Honestly though, the thought of adding another primary relationship in my life is not appealing. Sometimes the thought of banging lots of other dudes is. STDs are not a real concern for me, except that the actual mechanics of getting and staying clean exhaust me. I have no desire to start going to the doctor for regular testing again, buying condoms, taking my diaphragm with me on sleepovers. It just seems tiring, and not presently something I am thinking as a fair trade off for banging lots of dudes, or even one other dude. I think this is what being old feels like.

I will have to think about the question of can a polyfi triad be swingers. I am not in a triad, but a V, but the question is still an interesting one. Semantics. If I am closed to new primary partners, but don't mind getting freaky on the weekends with strangers...no, that wouldn't be polyfi to me. But maybe to someone else they would consider that polyfi. I know my husband PunkRockAwesomesauce would not - to him, polyfi is 100% no new sex partners, period, ever.
 
I don't see polyfidelity as being any better or worse than polyamory in general (and I do tend to think of polyfidelity as a subset).

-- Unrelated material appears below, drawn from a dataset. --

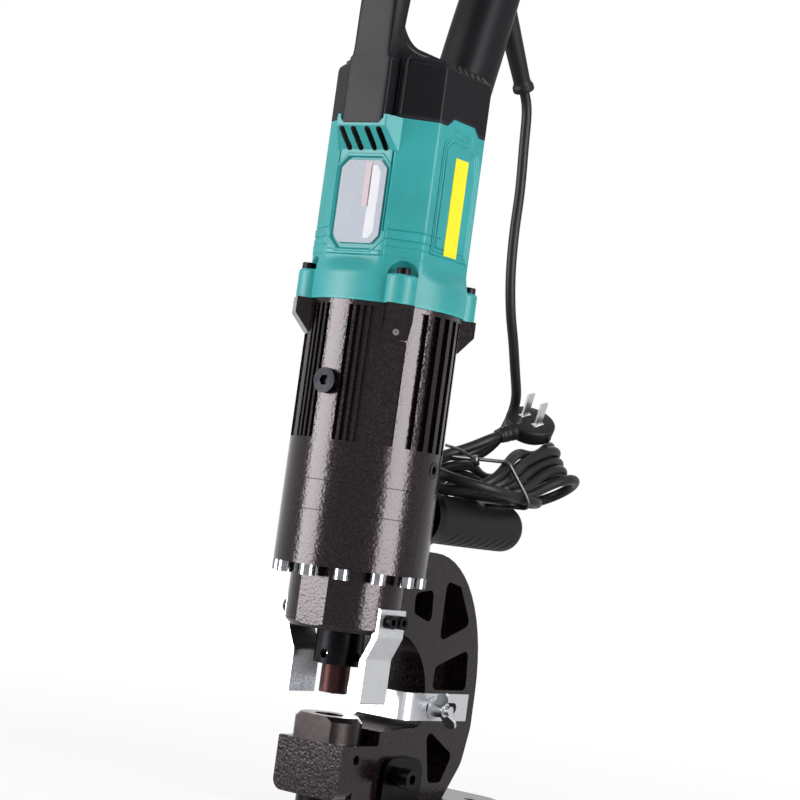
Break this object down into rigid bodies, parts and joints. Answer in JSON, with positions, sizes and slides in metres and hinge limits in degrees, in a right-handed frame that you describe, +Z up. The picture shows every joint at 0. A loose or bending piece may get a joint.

I agree. For sake of conversation I am part of a "closed" quad consisting of two married couples and we have all been in this poly relationship for 10 1/2 years. (Wonderful years and not open to exploring outside the four of us) We are closed because that is what we desire. I'm not labeling or judging others who are in other situations. I do though sense a judgment by some in this thread towards people like us who have chosen to expand our marriage but still maintain boundaries on it. It is what we are all comfortable with and what we want out of our life together. Frankly we don't give a damn if others want to put labels like "poly lite" on us because we are not about making some sort of statement or representing a community. We are about us...period.
 
Yes, I want a like button too ;)

Gary, what I am interested in, where does your desire to be closed come from?
 
I would say it is more about not having the desire to be otherwise. For us poly happened naturally and we did not seek it out. Our relationship is not really about being poly nearly so much as it is about us simply being in love and open to it. I imagine each of the four of us would be different in our level of comfort with more of an open relationship, but none of us feels the need for it. To us our commitment to each other is part of what makes it work for us.
 
I would say it is more about not having the desire to be otherwise ... I imagine each of the four of us would be different in our level of comfort with more of an open relationship, but none of us feels the need for it. To us our commitment to each other is part of what makes it work for us.

I'm not trying to put you on the fire, Gary, I'm just also curious to understand what you are saying.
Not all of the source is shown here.